Once in Marathon, Leah and I were haunted by the question “What now?” It seemed that if we were done with this lifestyle we were at a logical end point geographically and schedule wise. Fort Lauderdale, boating Mecca, was only a two day trip away and was the perfect place to sell Viatori. Choosing to “swallow the anchor” now, wouldn’t be failure, we had done it – sold everything, bought a boat and sailed to foreign lands and came back thinner, darker, closer and with memories of experiences that rocked our world – both good ones and bad ones.

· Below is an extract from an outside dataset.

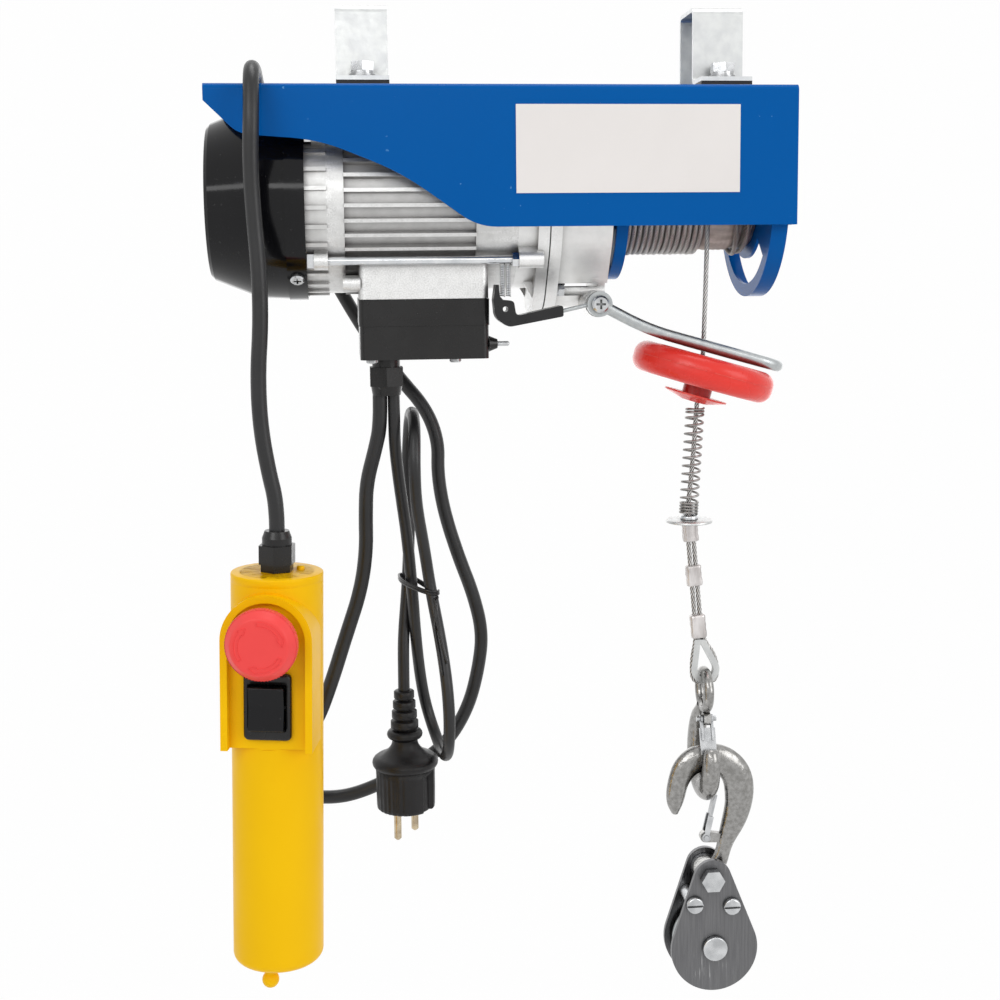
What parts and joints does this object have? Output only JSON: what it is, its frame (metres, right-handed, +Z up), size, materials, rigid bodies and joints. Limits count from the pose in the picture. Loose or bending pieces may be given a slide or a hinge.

We also felt that we had finally reached a stage where as a family we were all comfortable on the boat, that we had finally completed the adaptation to boat living from land living. It seemed like weeks since we had heard from the kids “I hate this boat” or “stupid boat” or even the fun songs of “Beneteau pee-nine-pee” and “poop poop the dinghy.” It also seemed like the boating learning curve was starting to flatten out as we slowly worked through all of Viatori’s systems and understood her idiosyncrasies.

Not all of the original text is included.